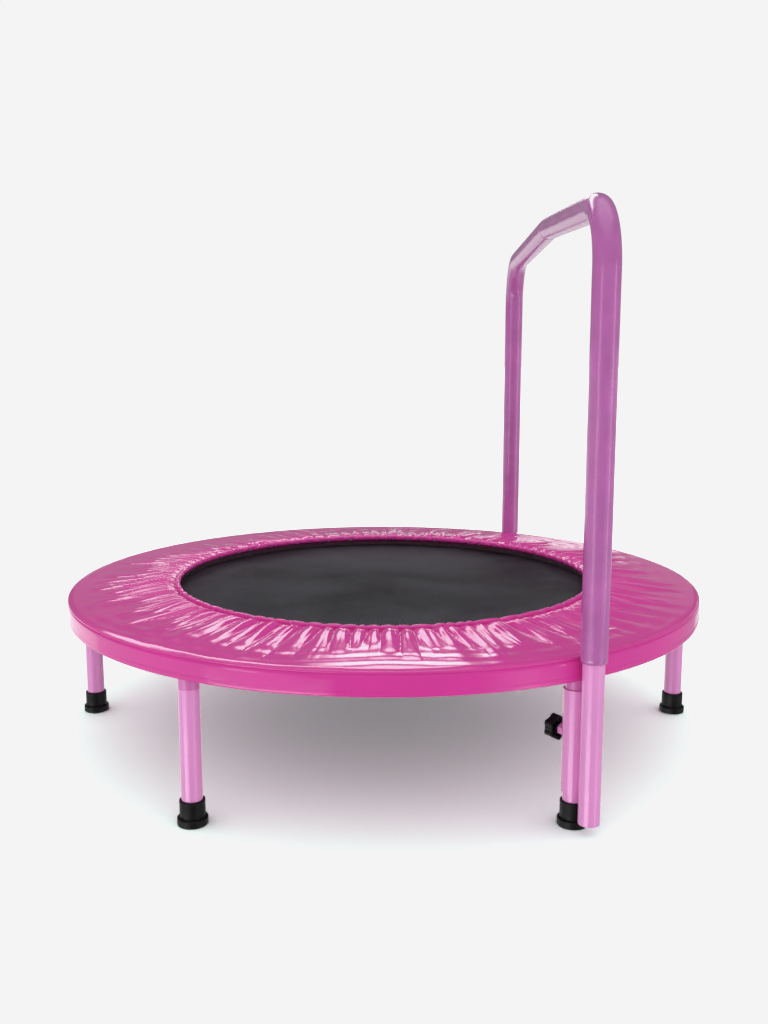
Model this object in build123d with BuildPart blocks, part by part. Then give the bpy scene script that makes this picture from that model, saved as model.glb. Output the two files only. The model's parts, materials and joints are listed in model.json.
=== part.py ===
"""Mini trampoline with a side handle, as separate pieces. Millimetres, +Z up.

The origin is on the floor under the middle of the ring. The handle stands on the +X side,
clamped to the front-right and back-right legs; its two halves mirror each other about Y = 0.
"""

from build123d import *
import os
from math import cos, radians, sin, sqrt

os.makedirs("parts", exist_ok=True)

# ---- driving dimensions ----
TUBE_RADIUS = 12.7            # one-inch steel tube for the ring, legs and handle
TUBE_WALL = 1.2
RING_RADIUS = 445.0           # centre line of the frame ring
RING_HEIGHT = 194.5

LEG_BOTTOM = 10.0             # the legs stand on the floors of their rubber caps
LEG_TOP = 167.0               # joint between leg and socket
SOCKET_TOP = 190.0
STUD_RADIUS = 5.0
STUD_REACH = 13.0             # how far a stud runs each way from the joint
NUT_THICK = 9.0

CAP_RADIUS = 15.25
CAP_HEIGHT = 31.0
CAP_FLANGE_RADIUS = 18.3
CAP_FLANGE_HEIGHT = 9.5
CAP_EDGE = 0.8                # chamfers on the cap's rims
CAP_TOE = 1.2                 # chamfer where the cap meets the floor
LEG_EDGE = 0.4                # chamfer that shows as a line where leg meets socket

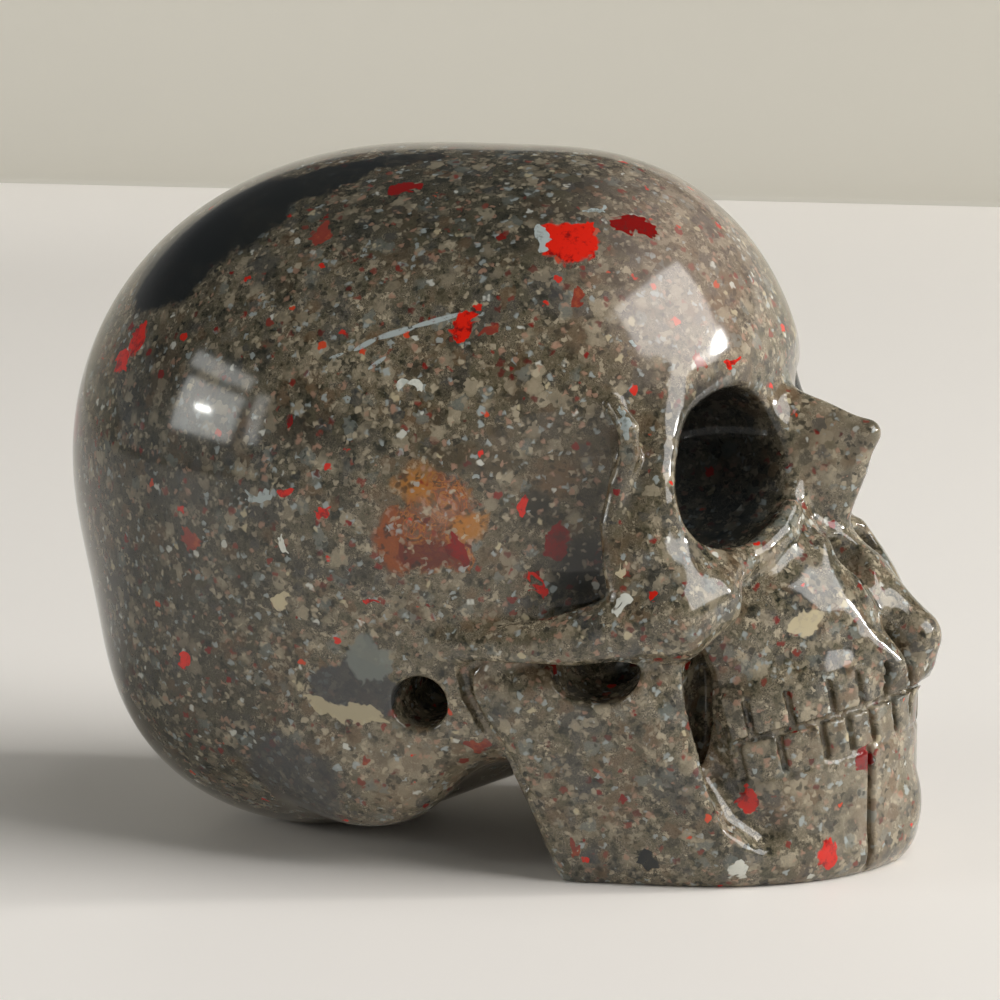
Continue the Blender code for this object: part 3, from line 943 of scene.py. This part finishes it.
def nearest(distances):
    """How far out the point is in the nearest of the marks: 0 in its middle and 1 at its edge."""
    values = [away / edge for away, edge in distances]
    while len(values) > 1:
        pairs = [number("MINIMUM", first, second) for first, second in zip(values[::2], values[1::2])]
        values = pairs + values[2 * len(pairs):]
    return values[0]


def mark_in_picture(point, skull, mark):
    """The mark distance of a mark that is laid on the stone as the photograph shows it."""
    x, y, width, height, tilt = mark
    right, up, back = camera_directions()
    centre, normal = place_in_picture(skull, x, y)
    pixel = (camera_place() / MM - centre).dot(back) / (PIXELS_PER_MM * DISTANCE / MM)
    slant = max(back.dot(normal), STEEPEST)
    axes = []
    for angle, length in ((tilt, width), (tilt + 90, height)):
        angle = math.radians(angle)
        half = (right * math.cos(angle) + up * math.sin(angle)) * (length / 2 * pixel)
        axes.append(half - back * (half.dot(normal) / slant))
    return mark_distance(point, centre, *axes)


def stained(ground, colour, distance, softness, cover):
    """The ground with a mark of this colour on it, by its mark distance."""
    away, edge = distance
    share = fade(away, (1 + softness) * edge, (1 - softness) * edge, cover)
    return painted(ground, colour, share)


def with_marks(ground, marks, point, skull):
    """The ground with marks from the photograph, each with its own colour, softness and cover."""
    for colour, mark, softness, cover in marks:
        ground = stained(ground, colour, mark_in_picture(point, skull, mark), softness, cover)
    return ground


def with_far_patches(ground, point, skull):
    """The ground with the patches of the side that the photograph doesn't show."""
    for colour, azimuth, elevation, half_width, half_height, softness, cover in FAR_PATCHES:
        outward = facing(azimuth, elevation)
        centre = place_from_side(skull, outward)
        sideways = outward.cross(Vector((0, 0, 1))).normalized()
        upwards = outward.cross(sideways)
        distance = mark_distance(point, centre, sideways * half_width, upwards * half_height)
        ground = stained(ground, colour, distance, softness, cover)
    return ground


def with_inclusions(ground, mottle, point, skull):
    """The ground with the inclusions, each in its two colours by the mottle."""
    blotch = fade(mottle, 0.48, 0.64)
    for (colour, second), marks in INCLUSIONS:
        away = nearest([mark_in_picture(point, skull, mark) for mark in marks])
        ground = painted(ground, painted(colour, second, blotch), fade(away, 1.1, 0.94))
    return ground


def stone_colour(point, skull):
    """The bloodstone: a dark mottled ground packed with grains and the marks that lie in it, with
    painted shade in the eye sockets and the temple hollows and a painted sheen on the forehead.

    The marks are drawn at the point moved about in wide waves, in fine ones or in both.
    """
    uneven = shaken(point, 1.1, 1.0)
    rough = shaken(point, 0.26, 0.34)
    tattered = shaken(uneven, 0.3, 0.5)

    mottle = noise(point, 0.8, 5.0, roughness=0.75)
    ground = ramp(mottle, GROUND_TONES)
    hue = noise(uneven, 2.6, 2.0)
    ground = painted(ground, BROWN, fade(hue, 0.52, 0.68, 0.5))
    ground = painted(ground, SLATE, fade(hue, 0.46, 0.32, 0.55))
    ground = with_marks(ground, STAINS, uneven, skull)
    ground = grains(ground, rough, *DEEP_LAYER)

    rust = ramp(noise(tattered, 0.9, 3.0, roughness=0.7), RUST_TONES)
    away = nearest([mark_in_picture(tattered, skull, mark) for mark in RUST_LOBES])
    ground = painted(ground, rust, fade(away, 1.2, 0.85, 0.85))
    # Rust stains, and painted shade in the temple's hollow
    ground = with_marks(ground, RUST_STAINS_AND_HOLLOW_SHADE, tattered, skull)
    for layer in UPPER_LAYERS:
        ground = grains(ground, rough, *layer)

    ground = with_marks(ground, PATCHES, tattered, skull)
    ground = with_far_patches(ground, uneven, skull)
    away = nearest([mark_in_picture(point, skull, mark) for mark in VEIN])
    ground = painted(ground, PALE_BLUE, fade(away, 1.3, 0.8) * fade(mottle, 0.36, 0.5))
    # Painted shade deep in each eye socket, darkest at its middle
    for side in (-1, 1):
        depth = measure("DISTANCE", point, (side * SOCKET_SHADE_MIDDLE[0], SOCKET_SHADE_MIDDLE[1], SOCKET_SHADE_MIDDLE[2]))
        ground = painted(ground, INK, fade(depth, SOCKET_SHADE_EDGE, SOCKET_SHADE_FULL, SOCKET_SHADE_COVER))
    return with_inclusions(ground, mottle, tattered, skull)


def stone_material(skull):
    material = bpy.data.materials.new("Bloodstone")
    material.use_nodes = True
    Field.tree = material.node_tree
    surface = material.node_tree.nodes["Principled BSDF"]
    place = Field(material.node_tree.nodes.new("ShaderNodeTexCoord").outputs["Object"])
    point = vector("MULTIPLY", place, (1 / MM, 1 / MM, 1 / MM))
    colour = stone_colour(point, skull)
    material.node_tree.links.new(colour.socket, surface.inputs["Base Color"])
    surface.inputs["Roughness"].default_value = 0.1
    surface.inputs["IOR"].default_value = 1.54
    return material


def make_skull():
    skull = bpy.data.objects.new("skull_stone", skull_mesh())
    bpy.context.scene.collection.objects.link(skull)
    bpy.context.view_layer.update()
    skull.data.materials.append(stone_material(skull))
    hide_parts("skull")
    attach(skull, "root")


def plain_material(name, colour, roughness):
    material = bpy.data.materials.new(name)
    material.use_nodes = True
    surface = material.node_tree.nodes["Principled BSDF"]
    surface.inputs["Base Color"].default_value = colour
    surface.inputs["Roughness"].default_value = roughness
    return material


# The table, and the wall behind it with a round cove at its foot, in metres and degrees
WALL_DISTANCE = 0.69
WALL_TURN = 16.0
WALL_HEIGHT = 0.2
COVE_RADIUS = 0.05
COVE_STEPS = 12
COVE_START = -0.0002
TABLE_REACH = 2.5
WALL_TONE = tone(210, 206, 195)
TABLE_TONE = tone(252, 248, 243)

# The light in front of the wall: its place from the wall's foot, its slope, size and power
WALL_LIGHT_AWAY = 0.13
WALL_LIGHT_ALONG = -0.8
WALL_LIGHT_HEIGHT = 0.12
WALL_LIGHT_SLOPE = 0.5
WALL_LIGHT_SIZE = (1.6, 0.1)
WALL_POWER = 0.26

# The room's colour at the height of the eye and overhead
ROOM_TONE = (0.42, 0.42, 0.41, 1)
OVERHEAD_TONE = (0.07, 0.07, 0.07, 1)
OVERHEAD = 0.45

# The lights that look at the skull: azimuth, elevation, distance, width, height, watts and colour
DAYLIGHT = (1.0, 0.985, 0.96)
LIGHTS = {
    "Window": (1, 32, 0.9, 0.68, 0.6, 7.0, DAYLIGHT),
    "Low sun": (23, 20, 0.9, 0.07, 0.09, 2.1, (1.0, 0.98, 0.94)),
    "Overhead fill": (0, 62, 0.8, 0.6, 0.6, 1.6, DAYLIGHT),
}
UNSEEN_LIGHT = "Overhead fill"

# A second window, which the stone mirrors: each pane's azimuth, elevation, width, height and glow
PANES = [
    (213, 15.2, 0.28, 0.17, 13.0),
    (212, 26.5, 0.30, 0.05, 11.0),
    (231, 16.5, 0.05, 0.18, 10.0),
    (212, 15.5, 0.07, 0.008, 300.0),
]
PANE_DISTANCE = 0.7
PANE_COLOUR = (0.98, 0.99, 0.95)


def wall_place():
    """The middle of the wall's foot, and the directions along the wall and into it."""
    right, _, back = camera_directions()
    forward = Vector((-back.x, -back.y, 0)).normalized()
    turn = math.radians(WALL_TURN)
    along = right * math.cos(turn) - forward * math.sin(turn)
    away = forward * math.cos(turn) + right * math.sin(turn)
    camera = camera_place()
    return Vector((camera.x, camera.y, 0)) + forward * WALL_DISTANCE, along, away


def add_backdrop():
    """The table, and a wall that rises from it in a round cove."""
    foot, along, away = wall_place()
    profile = [(-COVE_RADIUS, COVE_START)]
    for step in range(COVE_STEPS + 1):
        angle = math.radians(90 * step / COVE_STEPS)
        inward = -COVE_RADIUS + COVE_RADIUS * math.sin(angle)
        profile.append((inward, COVE_RADIUS * (1 - math.cos(angle))))
    profile.append((0, WALL_HEIGHT))
    corners, faces = [], []
    for outward, height in profile:
        for side in (-1, 1):
            place = foot + away * outward + along * side * TABLE_REACH
            corners.append(place + Vector((0, 0, height)))
    for step in range(len(profile) - 1):
        faces.append((2 * step, 2 * step + 1, 2 * step + 3, 2 * step + 2))
    add_stage("Wall", corners, faces, plain_material("Wall paint", WALL_TONE, 0.6))

    signs = ((-1, -1), (1, -1), (1, 1), (-1, 1))
    corners = [(x * TABLE_REACH, y * TABLE_REACH, 0) for x, y in signs]
    add_stage("Table", corners, [(0, 1, 2, 3)], plain_material("Table top", TABLE_TONE, 0.5))


def add_stage(name, corners, faces, material):
    """A mesh that isn't part of the object."""
    mesh = bpy.data.meshes.new(name)
    mesh.from_pydata(corners, [], faces)
    mesh.shade_smooth()
    mesh.materials.append(material)
    piece = bpy.data.objects.new(name, mesh)
    bpy.context.scene.collection.objects.link(piece)


def add_area_light(name, place, backward, width, height, power, colour=(1, 1, 1)):
    """A soft rectangular light at this place. Backward points away from what it shines on."""
    data = bpy.data.lights.new(name, "AREA")
    data.shape = "RECTANGLE"
    data.size = width
    data.size_y = height
    data.energy = power
    data.color = colour
    light = bpy.data.objects.new(name, data)
    light.location = place
    light.rotation_mode = "QUATERNION"
    light.rotation_quaternion = backward.to_track_quat("Z", "Y")
    bpy.context.scene.collection.objects.link(light)
    return light


def add_light(name, azimuth, elevation, distance, width, height, power, colour):
    """A light that looks at the skull."""
    outward = facing(azimuth, elevation)
    place = TARGET + outward * distance
    return add_area_light(name, place, outward, width, height, power, colour)


def add_lights():
    for name, values in LIGHTS.items():
        light = add_light(name, *values)
        light.visible_glossy = name != UNSEEN_LIGHT
    for azimuth, elevation, width, height, glow in PANES:
        power = glow * width * height
        add_light("Pane", azimuth, elevation, PANE_DISTANCE, width, height, power, PANE_COLOUR)


def add_wall_light():
    """A light that shines on the wall alone, away from the skull."""
    foot, along, away = wall_place()
    place = foot - away * WALL_LIGHT_AWAY + along * WALL_LIGHT_ALONG
    place.z = WALL_LIGHT_HEIGHT
    backward = Vector((0, 0, WALL_LIGHT_SLOPE)) - away
    add_area_light("Wall light", place, backward, *WALL_LIGHT_SIZE, WALL_POWER)


def add_world():
    """A pale room that grows darker overhead."""
    world = bpy.data.worlds.new("Room")
    world.use_nodes = True
    Field.tree = world.node_tree
    way = Field(world.node_tree.nodes.new("ShaderNodeTexCoord").outputs["Generated"])
    height = measure("DOT_PRODUCT", way, (0, 0, 1))
    colour = painted(ROOM_TONE, OVERHEAD_TONE, fade(height, 0.0, OVERHEAD))
    world.node_tree.links.new(colour.socket, world.node_tree.nodes["Background"].inputs["Color"])
    bpy.context.scene.world = world


add_world()
add_camera()
add_backdrop()
make_skull()
add_lights()
add_wall_light()

bpy.context.scene.view_settings.view_transform = "Standard"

Task objective
Within the listing above, give again exactly every line from the line with "Continue the Blender" through the line with "return values[0]", both included, and no other line.

Answer to the exercise
Continue the Blender code for this object: part 3, from line 943 of scene.py. This part finishes it.
def nearest(distances):
    """How far out the point is in the nearest of the marks: 0 in its middle and 1 at its edge."""
    values = [away / edge for away, edge in distances]
    while len(values) > 1:
        pairs = [number("MINIMUM", first, second) for first, second in zip(values[::2], values[1::2])]
        values = pairs + values[2 * len(pairs):]
    return values[0]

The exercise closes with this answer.